Post-Brexit cross-border transfers of personal data to the UK are unlikely to be automatically permissible from EU member states. The UK would have to apply to the European Commission for a decision that its data protection standards are adequate to protect the privacy of EU residents (which means the EU standards would have to be met in any event). In the recent case of Schrems, the European Court of Justice held that the United States had not complied with European data protection standards (as Facebook had allegedly transferred consumers’ data to the NSA) and abolished the “safe harbour” rules which had hitherto permitted such transfers from the EU to the United States.  If the EC were to deny or restrict the terms of its adequacy decision, the UK could find itself in a similar position to that of the United States after Brexit, which could seriously adversely affect technology providers with UK-based data centres offering services to EU clients.


The legal consequences of Brexit are difficult to quantify.  Much will depend on the exit terms negotiated between the UK and the remaining EU member states and the status of the continuing relationship between the UK and the EU after Brexit.  Such matters will not be known for at least two years.  In the interim the status quo will survive.

ARTICLE BY Jonathan MaudeRichard L. Thomas & Sam Tyfield of Vedder Price

© 2016 Vedder Price

Brexit: Keep Calm and Carry On

As the country recovers from the shock outcome of last Thursday’s Referendum, the question which Restructuring professionals must now consider is “what does Brexit mean for me?”. The truth is that nobody really knows. The Referendum decision is not legally binding on the UK Government and the process of the UK leaving the EU will only start once the UK has served formal notice on the EU pursuant to Article 50 of the Treaty on the European Union. This will start a two year negotiation period to effect Brexit. In the meantime, the UK remains a member of the EU and EU law continues to apply.

Brexit, EU Referendum

So, in some respects it is very much business as usual for now, but on the basis that David Cameron’s successor will give notice to leave the EU, we recommend that clients start considering the consequences of Brexit now. Preparation for those consequences may include looking at the following:

Contract Reviews – Many contracts refer to an array of EU laws, regulators and territories which should be reviewed to determine how Brexit may/will impact. Can the contract be varied to mitigate the impact of Brexit? What is the potential impact on the contract price being linked to Sterling, the Euro or the Dollar? Does the governing law clause need amending? Will Brexit result in a breach of contract? Whilst unlikely, can force majeure or material adverse effect clauses be relied upon? How can the contract be future-proofed?

Financing and security reviews – Brexit caused turmoil in the markets initially and led to a reduction in the UK’s credit score rating and a significant devaluing of sterling. Before the Referendum, warnings of a post Brexit recession were rife. Is your business/customer at risk of breaching its financial covenants as a consequence of Brexit? Do those facilities and security need to be reviewed and changes made to protect the position?

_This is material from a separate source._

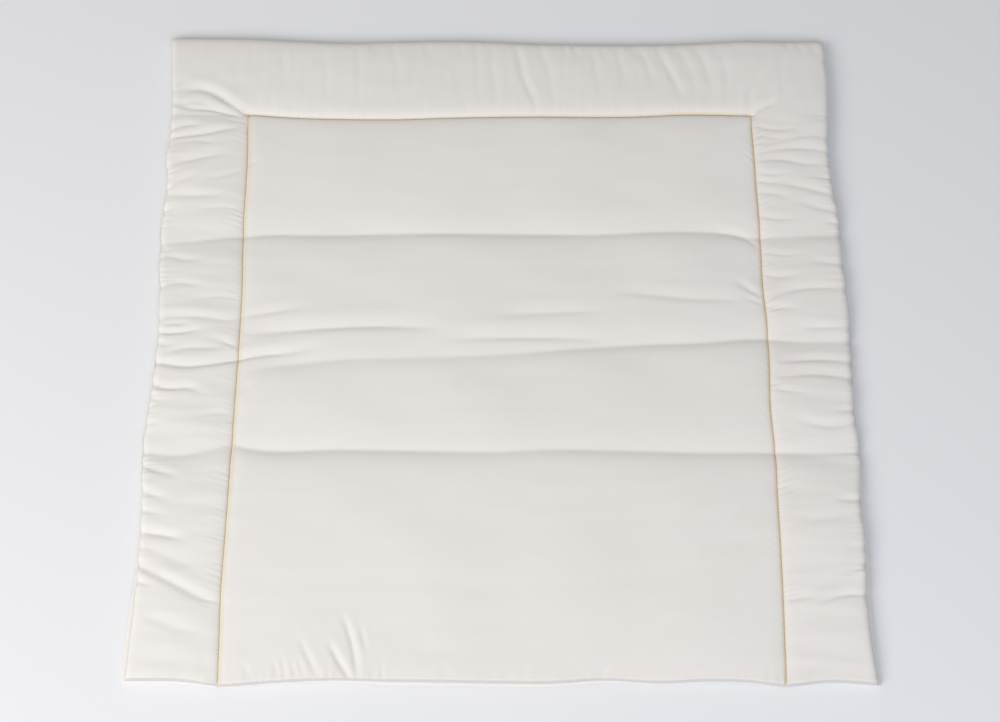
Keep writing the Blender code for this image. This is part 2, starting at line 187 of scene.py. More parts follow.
LEFT_CREASES = (
    Crease(2.2, 5, ((-392, 300), (-372, 292), (-348, 290), (-322, 284), (-306, 280))),
    Crease(1.0, 4, ((-388, 243), (-362, 247), (-338, 244))),
    Crease(1.4, 5, ((-396, 203), (-381, 207), (-366, 214))),
    Crease(1.8, 5, ((-397, 184), (-386, 188), (-372, 197), (-356, 203))),
    Crease(0.9, 4, ((-345, 196), (-325, 201), (-306, 209))),
    Crease(0.8, 4, ((-350, 158), (-325, 161), (-305, 160))),
    Crease(1.0, 4, ((-397, 110), (-388, 106), (-378, 108))),
    Crease(1.6, 5, ((-392, 61), (-368, 64), (-344, 60))),
    Crease(1.0, 4, ((-350, 43), (-322, 47), (-300, 44))),
    Crease(1.5, 4, ((-384, 11), (-362, 13), (-352, 10))),
    Crease(1.2, 4, ((-391, -8), (-378, -13), (-366, -10))),
    Crease(1.2, 5, ((-396, -72), (-384, -78), (-376, -76))),
    Crease(0.8, 4, ((-340, -98), (-318, -94), (-302, -95))),
    Crease(3.6, 6, ((-304, 285), (-312, 290), (-325, 299), (-346, 313), (-362, 318), (-380, 316))),
    Crease(1.4, 5, ((-385, 298), (-363, 300), (-343, 295))),
    Crease(1.2, 9, ((-392, 283), (-352, 283), (-312, 284))),
    Crease(1.6, 5, ((-394, 262), (-371, 269), (-360, 268))),
    Crease(2.6, 5, ((-397, 250), (-376, 254), (-352, 257), (-332, 262), (-315, 265))),
    Crease(1.0, 4, ((-328, 276), (-303, 273))),
    Crease(2.0, 6, ((-397, 210), (-379, 218), (-362, 223), (-327, 230))),
    Crease(1.1, 4, ((-397, 196), (-367, 205))),
    Crease(1.5, 7, ((-397, 177), (-353, 176), (-324, 177))),
    Crease(1.0, 4, ((-398, 155), (-383, 160))),
    Crease(1.3, 5, ((-398, 98), (-380, 98), (-365, 94), (-346, 94))),
    Crease(1.5, 5, ((-390, 20), (-343, 22), (-311, 18), (-297, 20))),
    Crease(2.6, 4, ((-394, 4), (-376, 2), (-342, 6))),
    Crease(1.6, 5, ((-383, -26), (-363, -18), (-320, -16))),
    Crease(1.2, 4, ((-328, -5), (-316, -8), (-297, -15))),
    Crease(2.6, 5, ((-397, -58), (-371, -65), (-349, -64), (-335, -71))),
    Crease(1.0, 4, ((-397, -88), (-375, -81))),
    Crease(1.0, 4, ((-397, -106), (-380, -105))),
    Crease(2.0, 5, ((-397, -154), (-373, -163), (-359, -167))),
    Crease(1.5, 5, ((-397, -183), (-365, -195))),
    Crease(1.3, 5, ((-396, -205), (-369, -212))),
    Crease(2.4, 5, ((-396, -230), (-364, -235), (-346, -239))),
    Crease(0.9, 7, ((-388, -246), (-351, -262), (-329, -271))),
    Crease(2.9, 6, ((-396, -266), (-366, -280), (-333, -297), (-322, -303), (-303, -307))),
    Crease(1.2, 4, ((-395, -283), (-374, -291))),
    Crease(1.5, 7, ((-381, -321), (-346, -336), (-317, -341))),
    Crease(0.5, 9, ((-323, -347), (-314, -370), (-306, -393))),
)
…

Vulnerability to Brexit – Brexit is going to impact some more than others. How much do you or your clients/customers trade with other EU countries? How will your supply chain be affected? Do you currently benefit from EU funding? Is the tax efficiency of your business based on EU law? Does your business benefit from EU emission allowances? Will you need a licence or other authorisation to trade in the EU?

Public Policy – The UK will have to review where domestic legislation may need to be amended to take account of Brexit. It will be important to businesses to understand what changes are likely to be coming down the line. Many of the legal changes will be driven by policy decisions made in London and/or Brussels in particular. Keeping on top of these Policy decisions may allow businesses to position themselves to benefit from or at least mitigate the effects of legislative change. Do you need to engage with public policy professionals to assist in lobbying for changes which will have a positive impact on your business?

International Trade Arrangements – To what extent does your business involve the supply of goods between the UK and other EU member states? How will your business be impacted by the potential imposition of tariffs and other trade barriers restricting the free movement of goods post-Brexit?

Immigration and employment– What nationality are your employees? How will your ability to recruit/second employees be affected and will any parts of your business have to be downsized?

Communication – To what extent do you need to make any public statements or disclosures in relation to the impact of Brexit on your business. What is your strategy for communicating the impact of Brexit with your staff?

Other issues will arise as the full impact of Brexit unravels over the coming weeks and months.